— Begin —

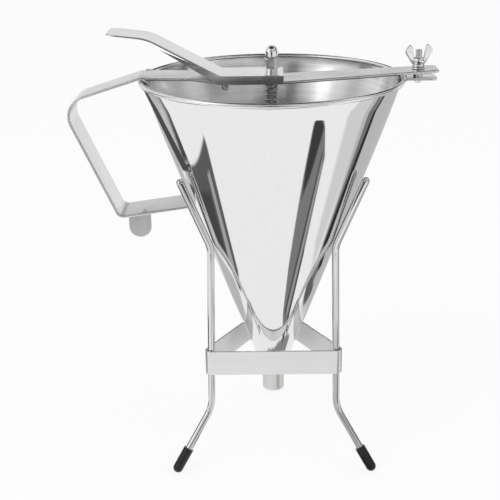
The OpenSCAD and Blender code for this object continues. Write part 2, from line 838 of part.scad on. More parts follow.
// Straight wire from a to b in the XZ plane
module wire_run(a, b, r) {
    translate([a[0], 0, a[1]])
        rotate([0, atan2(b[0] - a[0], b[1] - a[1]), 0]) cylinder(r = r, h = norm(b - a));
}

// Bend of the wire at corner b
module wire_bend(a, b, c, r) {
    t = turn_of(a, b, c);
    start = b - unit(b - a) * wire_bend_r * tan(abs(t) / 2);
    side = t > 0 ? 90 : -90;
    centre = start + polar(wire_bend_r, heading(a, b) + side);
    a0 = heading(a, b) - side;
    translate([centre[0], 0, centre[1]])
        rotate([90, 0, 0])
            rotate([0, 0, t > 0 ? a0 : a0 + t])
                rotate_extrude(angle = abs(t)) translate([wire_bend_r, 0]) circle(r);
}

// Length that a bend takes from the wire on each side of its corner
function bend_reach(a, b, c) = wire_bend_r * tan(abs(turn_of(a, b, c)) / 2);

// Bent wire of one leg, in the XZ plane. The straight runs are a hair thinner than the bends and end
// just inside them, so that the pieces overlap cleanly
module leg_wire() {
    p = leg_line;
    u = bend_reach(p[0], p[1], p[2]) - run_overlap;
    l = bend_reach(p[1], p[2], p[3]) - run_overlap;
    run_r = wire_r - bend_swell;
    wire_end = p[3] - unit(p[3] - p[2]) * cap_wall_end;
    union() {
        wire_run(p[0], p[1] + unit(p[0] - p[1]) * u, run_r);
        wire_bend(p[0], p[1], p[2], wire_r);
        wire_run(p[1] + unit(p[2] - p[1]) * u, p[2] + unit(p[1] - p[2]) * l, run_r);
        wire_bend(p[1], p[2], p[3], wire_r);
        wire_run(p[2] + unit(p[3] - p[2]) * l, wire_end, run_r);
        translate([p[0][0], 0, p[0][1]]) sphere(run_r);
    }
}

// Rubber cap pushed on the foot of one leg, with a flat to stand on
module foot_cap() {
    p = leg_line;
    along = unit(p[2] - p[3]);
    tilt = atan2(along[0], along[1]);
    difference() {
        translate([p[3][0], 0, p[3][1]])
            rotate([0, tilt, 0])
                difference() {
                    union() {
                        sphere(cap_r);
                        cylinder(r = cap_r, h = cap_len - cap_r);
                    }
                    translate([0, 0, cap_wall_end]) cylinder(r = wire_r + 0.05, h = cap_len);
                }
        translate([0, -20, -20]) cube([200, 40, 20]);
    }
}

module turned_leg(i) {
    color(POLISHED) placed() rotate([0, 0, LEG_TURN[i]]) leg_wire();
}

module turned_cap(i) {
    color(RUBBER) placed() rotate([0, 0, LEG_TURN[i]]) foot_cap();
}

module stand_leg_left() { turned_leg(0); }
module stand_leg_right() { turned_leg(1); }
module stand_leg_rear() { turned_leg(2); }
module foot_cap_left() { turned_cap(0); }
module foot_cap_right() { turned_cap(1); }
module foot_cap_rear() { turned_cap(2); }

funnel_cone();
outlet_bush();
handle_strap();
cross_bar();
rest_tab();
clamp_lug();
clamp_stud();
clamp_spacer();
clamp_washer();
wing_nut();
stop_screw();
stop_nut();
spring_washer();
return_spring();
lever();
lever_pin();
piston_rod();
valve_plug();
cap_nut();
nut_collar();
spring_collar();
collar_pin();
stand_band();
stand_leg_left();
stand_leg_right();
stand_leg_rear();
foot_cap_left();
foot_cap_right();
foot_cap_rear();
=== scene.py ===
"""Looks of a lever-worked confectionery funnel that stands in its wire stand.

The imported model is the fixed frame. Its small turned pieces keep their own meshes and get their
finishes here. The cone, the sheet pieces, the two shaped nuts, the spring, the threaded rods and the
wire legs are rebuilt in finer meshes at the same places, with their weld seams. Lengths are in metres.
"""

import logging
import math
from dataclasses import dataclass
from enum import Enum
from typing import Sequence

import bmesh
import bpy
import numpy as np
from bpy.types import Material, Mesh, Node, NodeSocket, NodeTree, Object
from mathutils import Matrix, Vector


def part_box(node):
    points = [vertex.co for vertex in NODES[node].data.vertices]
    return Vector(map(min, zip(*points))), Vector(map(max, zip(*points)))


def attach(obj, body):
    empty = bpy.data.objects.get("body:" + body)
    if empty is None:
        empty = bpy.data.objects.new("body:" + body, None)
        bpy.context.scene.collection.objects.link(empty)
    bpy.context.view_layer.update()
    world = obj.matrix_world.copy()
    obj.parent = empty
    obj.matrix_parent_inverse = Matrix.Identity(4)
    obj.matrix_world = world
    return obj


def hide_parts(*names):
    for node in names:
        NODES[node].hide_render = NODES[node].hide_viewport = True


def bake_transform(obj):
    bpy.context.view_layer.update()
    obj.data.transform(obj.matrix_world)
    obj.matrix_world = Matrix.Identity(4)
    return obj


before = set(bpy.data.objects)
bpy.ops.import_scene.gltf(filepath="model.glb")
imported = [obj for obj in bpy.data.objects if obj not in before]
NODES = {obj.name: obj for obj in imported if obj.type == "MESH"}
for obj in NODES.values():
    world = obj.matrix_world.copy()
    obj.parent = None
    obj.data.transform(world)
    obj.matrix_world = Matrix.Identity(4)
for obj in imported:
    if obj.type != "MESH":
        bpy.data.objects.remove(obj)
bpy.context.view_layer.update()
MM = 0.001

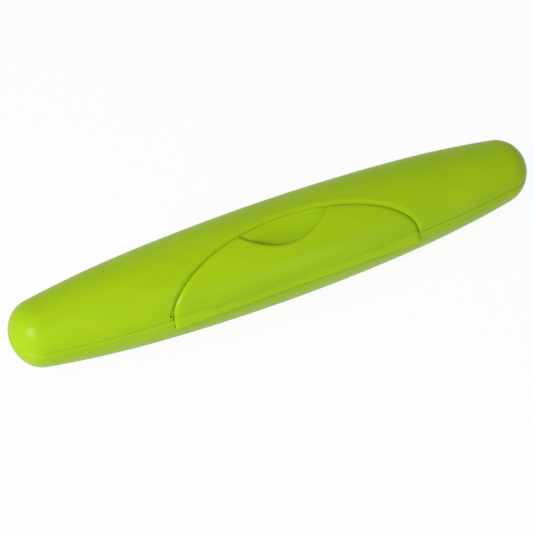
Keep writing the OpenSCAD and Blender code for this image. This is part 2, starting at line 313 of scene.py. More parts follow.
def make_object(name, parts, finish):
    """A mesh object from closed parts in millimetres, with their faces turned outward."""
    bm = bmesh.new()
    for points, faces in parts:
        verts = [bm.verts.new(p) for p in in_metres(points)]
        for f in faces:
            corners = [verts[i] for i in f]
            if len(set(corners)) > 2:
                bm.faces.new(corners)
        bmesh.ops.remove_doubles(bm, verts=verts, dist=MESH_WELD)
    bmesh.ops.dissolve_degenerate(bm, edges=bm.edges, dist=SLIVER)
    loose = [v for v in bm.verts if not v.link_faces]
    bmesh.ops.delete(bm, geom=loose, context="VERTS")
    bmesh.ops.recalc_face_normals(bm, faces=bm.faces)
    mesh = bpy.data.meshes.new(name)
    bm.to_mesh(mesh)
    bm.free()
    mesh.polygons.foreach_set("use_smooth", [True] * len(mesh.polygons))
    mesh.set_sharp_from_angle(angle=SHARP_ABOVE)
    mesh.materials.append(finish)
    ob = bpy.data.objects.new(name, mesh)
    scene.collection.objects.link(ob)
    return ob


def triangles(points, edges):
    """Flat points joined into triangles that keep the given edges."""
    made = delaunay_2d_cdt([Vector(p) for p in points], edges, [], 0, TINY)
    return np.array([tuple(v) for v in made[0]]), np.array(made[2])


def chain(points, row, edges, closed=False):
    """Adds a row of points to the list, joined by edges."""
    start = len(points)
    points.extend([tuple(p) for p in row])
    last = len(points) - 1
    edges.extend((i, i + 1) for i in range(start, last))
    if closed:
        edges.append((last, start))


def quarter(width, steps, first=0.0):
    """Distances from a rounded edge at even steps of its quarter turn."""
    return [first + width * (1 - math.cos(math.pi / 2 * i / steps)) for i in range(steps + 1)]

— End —
— Begin —

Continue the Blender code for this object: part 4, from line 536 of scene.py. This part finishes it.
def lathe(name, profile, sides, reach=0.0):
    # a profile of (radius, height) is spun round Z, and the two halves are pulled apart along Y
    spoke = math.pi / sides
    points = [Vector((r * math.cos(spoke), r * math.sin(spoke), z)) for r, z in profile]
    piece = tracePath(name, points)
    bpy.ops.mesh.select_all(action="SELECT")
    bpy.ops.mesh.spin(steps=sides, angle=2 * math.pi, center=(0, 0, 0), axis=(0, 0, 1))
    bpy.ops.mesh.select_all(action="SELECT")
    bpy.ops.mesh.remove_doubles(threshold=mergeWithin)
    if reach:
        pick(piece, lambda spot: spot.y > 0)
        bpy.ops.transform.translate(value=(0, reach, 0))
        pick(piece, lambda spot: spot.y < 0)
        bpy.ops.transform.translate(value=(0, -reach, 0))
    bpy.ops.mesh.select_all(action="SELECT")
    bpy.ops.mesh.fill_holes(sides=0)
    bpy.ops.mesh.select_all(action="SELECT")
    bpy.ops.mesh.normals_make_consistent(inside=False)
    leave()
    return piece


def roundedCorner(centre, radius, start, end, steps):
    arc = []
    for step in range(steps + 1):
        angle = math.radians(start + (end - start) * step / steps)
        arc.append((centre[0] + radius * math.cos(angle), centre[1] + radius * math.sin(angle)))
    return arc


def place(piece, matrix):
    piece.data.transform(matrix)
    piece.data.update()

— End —

▶ _WHAT YOU WILL DO_
The lines to extract from the data above begin with the line containing "valve_plug();" and end with the line containing "zip(*points))), Vector(map(max, zip(*points)))". Extract them exactly, including both.

▶ _EXERCISE OUTPUT_
valve_plug();
cap_nut();
nut_collar();
spring_collar();
collar_pin();
stand_band();
stand_leg_left();
stand_leg_right();
stand_leg_rear();
foot_cap_left();
foot_cap_right();
foot_cap_rear();
=== scene.py ===
"""Looks of a lever-worked confectionery funnel that stands in its wire stand.

The imported model is the fixed frame. Its small turned pieces keep their own meshes and get their
finishes here. The cone, the sheet pieces, the two shaped nuts, the spring, the threaded rods and the
wire legs are rebuilt in finer meshes at the same places, with their weld seams. Lengths are in metres.
"""

import logging
import math
from dataclasses import dataclass
from enum import Enum
from typing import Sequence

import bmesh
import bpy
import numpy as np
from bpy.types import Material, Mesh, Node, NodeSocket, NodeTree, Object
from mathutils import Matrix, Vector


def part_box(node):
    points = [vertex.co for vertex in NODES[node].data.vertices]
    return Vector(map(min, zip(*points))), Vector(map(max, zip(*points)))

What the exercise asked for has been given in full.